以上のような諸点を総合して判断すると、「函館新聞」が前記(1)、(3)および(4)の各要件を満していることならびに同紙の体裁を考慮に入れても、同紙は第一四八条に定める自由を保障され、かつ第一四八条の二、第二二三条の二に定める厳しい責任を負わされるにふさわしい社会の公器としての実体を備えているとまでは認め難いから、「新聞紙」に該当しないといわざるを得ない。

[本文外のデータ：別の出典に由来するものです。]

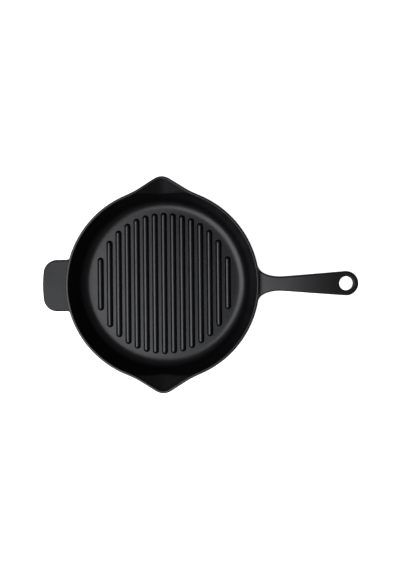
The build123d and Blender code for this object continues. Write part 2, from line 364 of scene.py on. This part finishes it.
def finish_tree(tree, geometry, finish):
    """Close the seams, shade smooth, make real and give the finish."""
    merged = node_of(tree, "GeometryNodeMergeByDistance", Geometry=geometry, Distance=weld_distance)
    smooth = node_of(tree, "GeometryNodeSetShadeSmooth", Geometry=merged.outputs[0])
    real = node_of(tree, "GeometryNodeRealizeInstances", Geometry=smooth.outputs[0])
    coated = node_of(tree, "GeometryNodeSetMaterial", Geometry=real.outputs[0], Material=finish)
    group_out = tree.nodes.new("NodeGroupOutput")
    tree.links.new(coated.outputs[0], group_out.inputs["Geometry"])


def made_by(tree, name, sizes, finish):
    """Plain mesh object from a geometry tree."""
    former = bpy.data.objects.new(name + "_former", bpy.data.meshes.new(name + "_former"))
    bpy.context.scene.collection.objects.link(former)
    modifier = former.modifiers.new("shape", "NODES")
    modifier.node_group = tree
    for item in tree.interface.items_tree:
        if item.in_out == "INPUT":
            modifier[item.identifier] = finish if item.name == "Finish" else sizes[item.name]
    former.update_tag()
    bpy.context.view_layer.update()
    shown = former.evaluated_get(bpy.context.evaluated_depsgraph_get())
    mesh = bpy.data.meshes.new_from_object(shown)
    former.modifiers.remove(modifier)
    bpy.data.objects.remove(former)
    mesh.name = name
    piece = bpy.data.objects.new(name, mesh)
    bpy.context.scene.collection.objects.link(piece)
    return piece


vessel_sizes = {
    "Rim Radius": rim_radius, "Height": pan_height, "Rim Width": rim_width, "Rim Band": rim_band,
    "Rim Rounding": rim_rounding, "Floor Thickness": floor_thickness, "Wall Lean": wall_lean,
    "Floor Corner": floor_corner, "Base Corner": base_corner, "Lip Reach": lip_reach,
    "Lip Tip Radius": lip_tip_radius, "Lip Foot": lip_foot, "Flank Angle": flank_angle,
    "Chute Run": 1 / math.tan(chute_slope), "Lip Blend": lip_blend, "Chute Blend": chute_blend,
    "Blend Drop": blend_drop, "Columns": vessel_columns, "Corner Steps": vessel_corner_steps,
    "Spacing": vessel_spacing, "Most Cuts": vessel_most_cuts,
}


def vessel_tree():
    """Section of floor, wall and rim turned about the axis, then drawn out into the two lips."""
    tree, size, finish = tree_with("pan_vessel", vessel_sizes)
    radius, height, width = size["Rim Radius"], size["Height"], size["Rim Width"]
    lean, band = size["Wall Lean"], size["Rim Band"]
    foot = height - band
    floor = size["Floor Thickness"]
    rounding = size["Rim Rounding"]
    inner = radius - width
    points = [(0.0, 0.0), (radius - foot * lean, 0.0), (radius, foot), (radius, height),
              (inner, height), (inner, foot), (inner - (foot - floor) * lean, floor), (0.0, floor)]
    radii = [0.0, size["Base Corner"], band, rounding, rounding, band, size["Floor Corner"], 0.0]
    curve = profile_curve(tree, points, radii, size["Corner Steps"])
    curve = divide_long_runs(tree, curve, size["Spacing"], size["Most Cuts"])
    columns = size["Columns"]
    mesh, column, across, level = wrapped_grid(tree, curve, columns + 1.0)
    turn = column * (2 * math.pi) / columns
    x = across * turn.step("COSINE")
    y = across * turn.step("SINE")

    # A lip's outline at this level: flanks that meet in a rounded tip, drawn in as the chute drops
    flank = size["Flank Angle"]
    slope = flank.step("TANGENT")
    drop = (foot - level).most(0.0)
    wall = radius - drop * lean
    inset = (wall - across).most(0.0).least(width)
    run = drop * size["Chute Run"]
    tip_radius = size["Lip Tip Radius"]
    tip_centre = radius + size["Lip Reach"] - tip_radius
    apex_start = tip_centre + tip_radius / flank.step("COSINE")
    apex = apex_start - inset / flank.step("COSINE") - run
    tip = tip_centre + tip_radius - inset - run
    rounded_half = (apex - tip) * 2.0 / slope
    aside = x.step("ABSOLUTE")
    near = aside.least(rounded_half)
    eased = aside - near + near * near / (rounded_half * 2.0) + rounded_half / 2.0
    lip_y = apex - eased * slope
    narrowed = (drop / size["Blend Drop"]).least(1.0)
    blend = size["Lip Blend"] - (size["Lip Blend"] - size["Chute Blend"]) * narrowed
    out_y = y.step("ABSOLUTE")
    overlap = (blend - (out_y - lip_y).step("ABSOLUTE")).most(0.0)
    drawn = out_y.most(lip_y) + overlap * overlap / (blend * 4.0)
    high_enough = level.step("GREATER_THAN", size["Lip Foot"])
    on_lip = high_enough * (across * flank.step("SINE")).step("GREATER_THAN", aside)
    new_y = (out_y + (drawn - out_y) * on_lip) * y.step("SIGN")
    placed = node_of(tree, "GeometryNodeSetPosition", Geometry=mesh,
                     Position=vector_of(tree, x, new_y, level))
    # The rim's rounding is marked for the lighter edge tone, a painted sheen
    edge = ((level - (height - rounding)) / rounding).most(0.0).least(1.0)
    finish_tree(tree, stored(tree, placed.outputs[0], "edge", edge), finish)
    return tree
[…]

(二) 新聞紙、雑誌の不法利用の罪(第一四八条の二第一項、第二項、第二二三条の二第一項)は、供与罪(第二二一条第一項第一号)および受供与罪(同項第四号)の刑罰加重規定として設けられたものであり、供与、受供与等に新聞紙または雑誌に選挙に関する報道および評論を掲載しまたは掲載させることが要件として加わつたものにすぎず、新聞紙、雑誌の不法利用の罪が成立すると通常の供与、受供与罪等はこれに吸収される関係にあると解されるので、両者の間には公訴事実の同一性があり、また、後者の事実を認定することは、前者の事実を認定するよりもいわば縮少された事実を認定することになるところ、本件においては、訴因たる前者の事実は、前記のように函館新聞が新聞紙といい難いために、その全部を認定できないけれども、当公判廷において取り調べられた各証拠によつて、判示のとおり後者の事実が充分認定できるのみならず、被告人両名とも、判示の佐藤孝行候補のために有利な記事を掲載して「函館新聞」を発行するということに合意していたことおよび右記事掲載の報酬として現金を授受したことについては争いがないのであるから、判示のとおり訴因と異なる事実を認定をしたからといつて、被告人両名の防禦権の行使に格別不利益を及ぼすものではないと解されるので、あえて訴因変更の手続きをとる必要がないのである。

(法令の適用)

被告人竹野の判示第一の所為のうち買収の点は公職選挙法第二二一条第一項第一号に、事前運動の点は同法第一二九条、第二三九条第一号に、被告人小野寺の判示第二の所為は同法第二二一条第一項第四号にそれぞれ該当するところ、右被告人竹野の買収の罪と事前運動の罪とは一個の行為で二個の罪名に触れる場合であるから、刑法第五四条第一項前段、第一〇条により一罪として重い買収の罪の刑で処断することとし、被告人両名につきいずれも所定刑中懲役刑を選択し、その刑期の範囲内で被告人竹野を懲役五月に、被告人小野寺を懲役三月に各処し、情状により、被告人両名に対し、同法第二五条第一項第一号を適用して、この裁判確定の日から各三年間それぞれその刑の執行を猶予し、被告人小野寺が判示第二の犯行により受供与した現金一〇万円はその全部を没収することができないから、公職選挙法第二二四条により被告人小野寺からその価額金一〇万円を追徴することとする。

よつて、主文のとおり判決する。

別紙第一 被告人竹野俊弥に対する公訴事実

被告人は昭和四七年一二月一〇日施行の衆議院議員総選挙に際し、北海道第三区より立候補した佐藤孝行の選挙運動者であるが、同候補者に当選を得しめる目的をもって立候補届出前である同年八月一〇日ころ、函館市松風町一番一四号小野寺脩郎方において、同人に対し、同人が編集発行している旬刊新聞「函館新聞」紙上に右候補者のため有利な報道および評論を掲載されたい旨依頼し、その報酬として、同年八月一五日ころ同市大手町五番一〇号日魯ビル四階佐藤孝行事務所において現金五万円を、同月二八日ころ、前記小野寺方において現金五万円をそれぞれ供与しよって同人をして同年九月一日付函館新聞第四〇一〇号紙上に「佐藤孝行特集」と題し同候補者の写真および衆議院議員としての業績などを紹介し、同候補者の議政壇上における活躍が期待される旨選挙に関する報道および評論を掲載させ、もって立候補届出前の選挙運動をしたものである。

別紙第二 被告人小野寺脩郎に対する公訴事実

被告人は旬刊新聞「函館新聞」を編集発行しているものであるが、昭和四七年一二月一〇日施行の衆議院議員総選挙に際し、同年八月一〇日ころ函館市松風町一番一四号自宅において、北海道第三区から立候補した佐藤孝行の選挙運動者である竹野俊弥から同候補者に当選を得しめる目的のもとに右新聞紙上に同候補者のため有利な報道および評論を掲載されたい旨依頼をうけ、その報酬として供与されるものであることを知りながら、同年八月一五日ころ同市大手町五番一〇号日魯ビル四階佐藤孝行事務所において現金五万円を、同月二八日ころ前記自宅において現金五万円をそれぞれ受け取り、よって同年九月一日付「函館新聞」第四〇一〇号紙上に「佐藤孝行特集」と題し同候補者の写真および衆議院議員としての業績などを紹介し、同候補の議政壇上における活躍が期待される旨選挙に関する報道および評論を掲載したものである。